The military’s go-to utility helicopter has a service ceiling around 19,000 feet. Its versatility across diverse environments has made it legendary.

What Limits Maximum Altitude

Weight

Everything has weight – passengers, cargo, fuel, the helicopter itself. More weight means more power required to generate lift. Load a helicopter to its maximum, and you’re going to sacrifice altitude capability. It’s basic physics, but it catches some operators by surprise.

Engine Performance

Engine power matters enormously. High-performance turbine engines can push helicopters higher than piston engines ever could. But even the best engines struggle as air thins out – they need oxygen to burn fuel, and there’s less of it up high.

Environmental Conditions

Temperature changes air density too. Hot days mean thinner air at any given altitude. Pilots have to account for “density altitude” – the effective altitude based on actual air density rather than what the altimeter shows. A hot summer day in Denver can feel like flying at much higher elevation.

Pilot Skill

High-altitude helicopter flight demands real expertise. Managing engine performance, adjusting rotor blade angle, maintaining control as the air thins – it’s not beginner territory. The margins get tighter as you climb.

The Altitude Record That Still Stands

Here’s what makes the 1972 record so remarkable: French pilot Jean Boulet took an Aerospatiale SA 315B Lama to 40,820 feet. That’s higher than most commercial jets cruise. The engine actually flamed out at that altitude, and Boulet autorotated down – a controlled descent using the rotors as a windmill. It demonstrated both the potential and the risks of pushing helicopters to their limits.

Mountain Operations

This is where high-altitude capability becomes life-or-death important. Search and rescue in the Alps, evacuation missions on Himalayan peaks, resupply operations for remote mountain outposts – all require helicopters that can perform in thin air. The Eurocopter AS350 Ecureuil became famous for exactly this capability, routinely operating in conditions that would ground most aircraft.

Technology Keeps Advancing

Rotor blade design has improved dramatically. Lighter composite materials reduce weight. Engine efficiency keeps getting better. Each advancement pushes the altitude envelope a little higher and makes high-altitude operations a little safer.

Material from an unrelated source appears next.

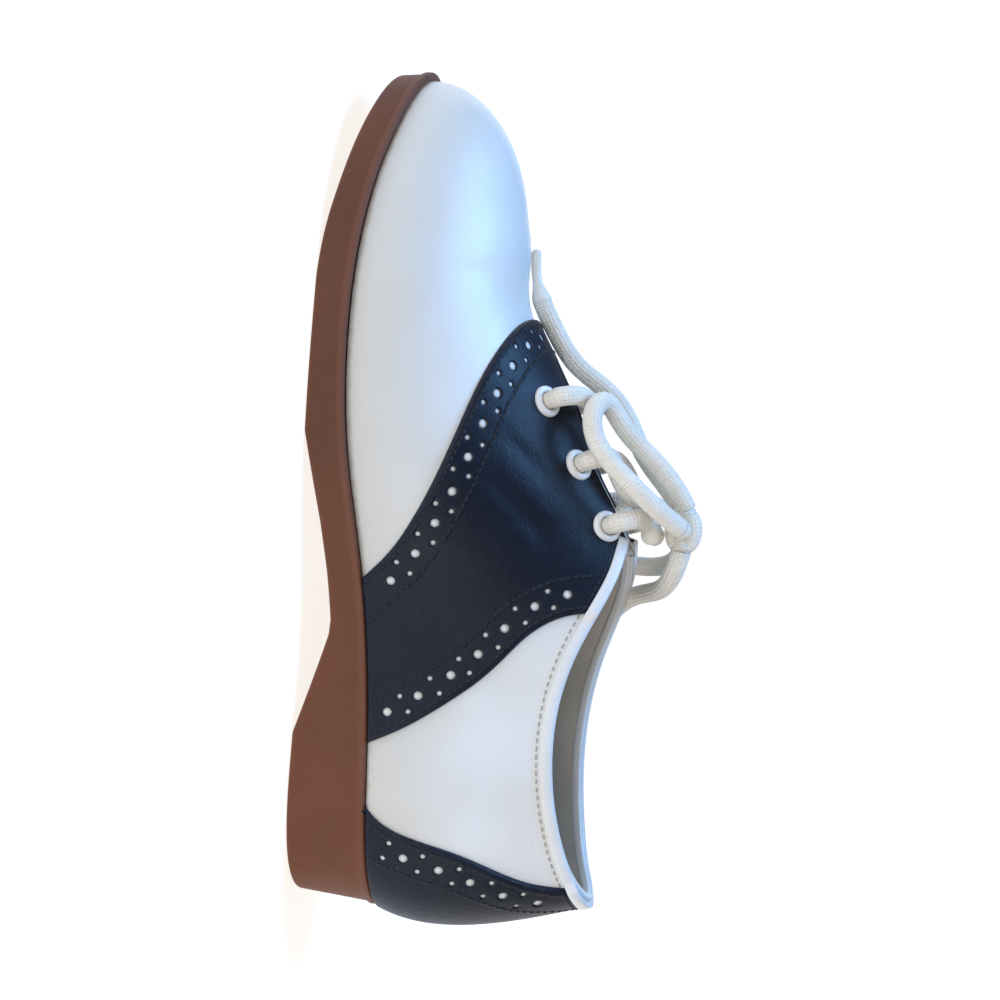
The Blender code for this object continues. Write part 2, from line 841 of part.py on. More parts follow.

Specialized High-Altitude Machines

Some helicopters are purpose-built for thin-air performance. The Swiss Air Force uses specialized aircraft for Alpine rescues. Nepali operators supporting Everest expeditions have aircraft optimized for extreme altitudes. These aren’t your standard machines – they’re engineered specifically for the unique challenges of high-altitude flight.

Safety at Altitude

Flying high introduces risks beyond just reduced lift. Engine performance and cooling change in thin air. Oxygen levels affect both engine and pilot – hypoxia is a real concern. Pilots need specific training to recognize and manage these challenges. Maintenance becomes even more critical when you’re pushing equipment near its limits.

What’s Coming Next

The march of technology continues. More efficient engines, improved aerodynamics, advanced materials – future helicopters will likely reach altitudes that seem impossible today. Research into autonomous systems might eventually remove pilot limitations from the equation entirely. The evolution of rotorcraft capability isn’t done yet.